OBJECTIVE>
Where a line in the listing below contains the word "bodies", copy that line.

+ + +

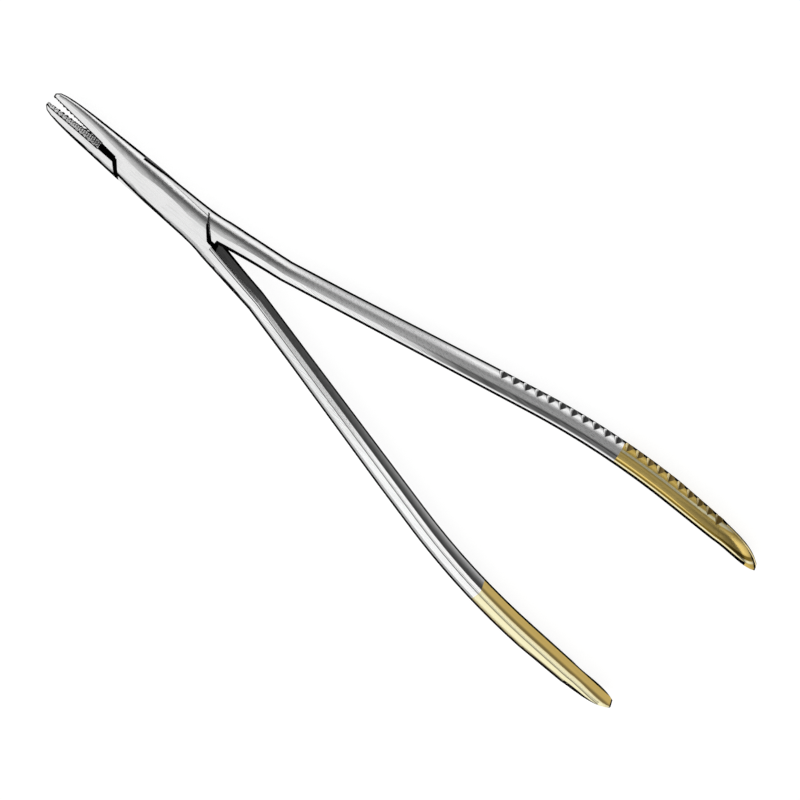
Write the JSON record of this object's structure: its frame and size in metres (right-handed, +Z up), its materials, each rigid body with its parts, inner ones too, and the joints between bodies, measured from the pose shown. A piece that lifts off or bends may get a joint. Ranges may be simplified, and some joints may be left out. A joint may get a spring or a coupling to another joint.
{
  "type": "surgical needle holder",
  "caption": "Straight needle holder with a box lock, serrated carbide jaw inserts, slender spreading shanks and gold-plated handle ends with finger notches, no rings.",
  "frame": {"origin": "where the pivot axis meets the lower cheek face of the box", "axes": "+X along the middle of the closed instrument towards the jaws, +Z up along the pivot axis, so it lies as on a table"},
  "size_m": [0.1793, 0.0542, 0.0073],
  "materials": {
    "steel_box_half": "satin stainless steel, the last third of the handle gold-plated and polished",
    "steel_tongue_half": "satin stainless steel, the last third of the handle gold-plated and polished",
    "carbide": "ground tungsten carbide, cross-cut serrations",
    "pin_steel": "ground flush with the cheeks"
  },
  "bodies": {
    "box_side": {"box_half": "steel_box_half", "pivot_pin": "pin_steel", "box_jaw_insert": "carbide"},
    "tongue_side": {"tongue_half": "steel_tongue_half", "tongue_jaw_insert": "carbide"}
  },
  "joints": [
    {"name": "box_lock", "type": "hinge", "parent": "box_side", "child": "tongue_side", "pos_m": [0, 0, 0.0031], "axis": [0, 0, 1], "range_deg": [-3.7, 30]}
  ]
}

+ + +

OUTPUT FOR THIS TASK>
Write the JSON record of this object's structure: its frame and size in metres (right-handed, +Z up), its materials, each rigid body with its parts, inner ones too, and the joints between bodies, measured from the pose shown. A piece that lifts off or bends may get a joint. Ranges may be simplified, and some joints may be left out. A joint may get a spring or a coupling to another joint.
  "bodies": {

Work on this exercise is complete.